Anyway, enough of that nonsense. I am going to buzz plain yogourt and frozen fruit to make a much healthier frozen mixture instead of ice cream.
Today I will boost up the exercise level and carry on.
I will not give up, or think that it is hopeless, this is a case of learning to do something different and healthier for me. I am important and deserve to be healthy.
OK, here I go into another day of making good choices!

08 January 2013

Good Morning. This is the start of a new day.
I did give in to emotions/temptation/mood and dived into the frozen yogourt container. I stopped myself and put the yogourt in the sink to melt.
I know that this is a waste of food, but this is also the only way that I can stay on track.
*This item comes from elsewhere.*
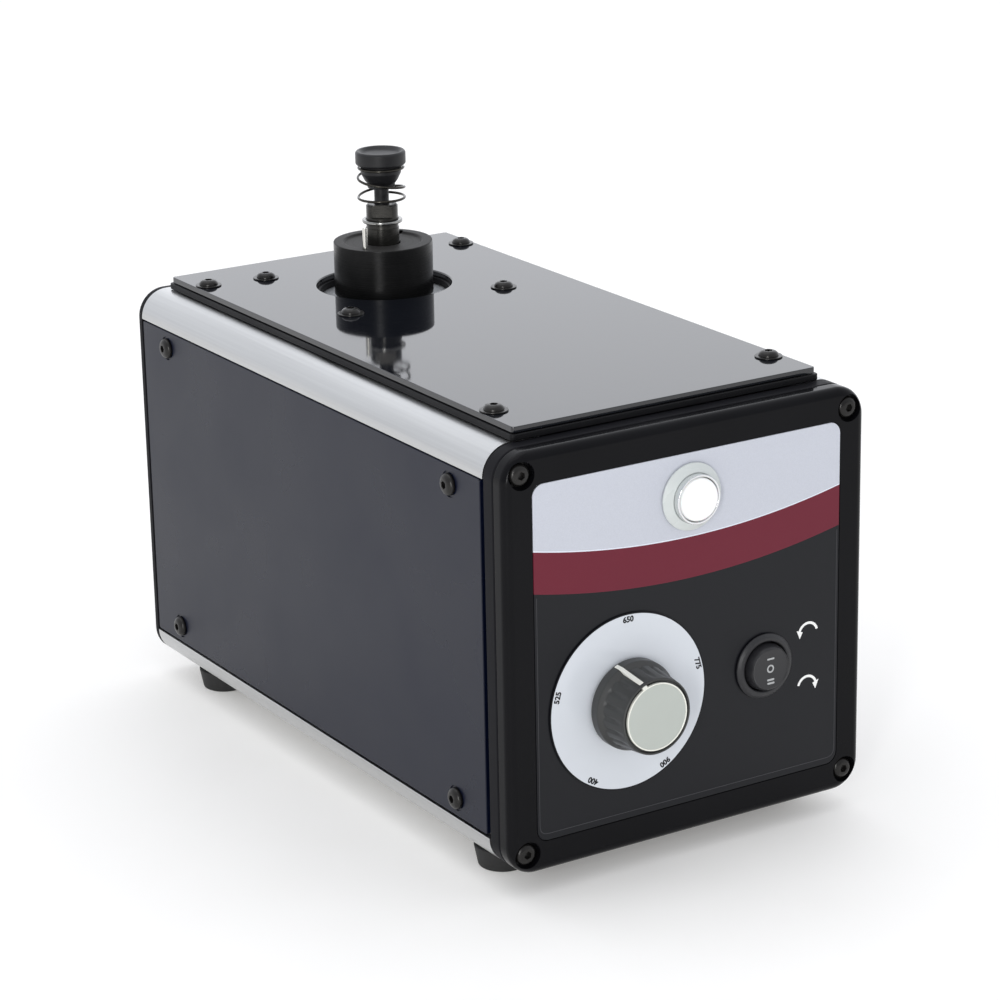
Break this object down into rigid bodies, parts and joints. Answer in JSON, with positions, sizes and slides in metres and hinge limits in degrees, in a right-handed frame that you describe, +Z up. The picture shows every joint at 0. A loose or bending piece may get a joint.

Somehow, having my favourite frozen yogout in the freezer is too much for me right now. Gosh...
It was a difficult, upsetting day and I was very sad and unhappy all day. I felt very restless; knowing that I have to make changes, but frightened to go ahead. I cried when I was with a friend, I felt hopeless and helpless and very sad.
I think that if I had been an alcoholic, I would have been drinking to excess.
I think that I must be an eataholic instead.
Change is a very scary thing, but so is living in such a difficult situation. It is very stressful to be in limbo.
I really think that I want to stay for until my child is out of school, and see him set up in businesses. I do not want to rock the boat for him.
Somehow, I have to get through this period and be healthy for me. I can not continue at this weight, I have to shift lbs. The Dr. told me to get on with it and lose the pounds, She does not get why it is hard, she said" pull yourself together and get up from the table." To her, it is that easy. I guess it should be for me too.
OK, so today is a new day, I can make good choices for me. I have a clean, new slate. Today is a new Day.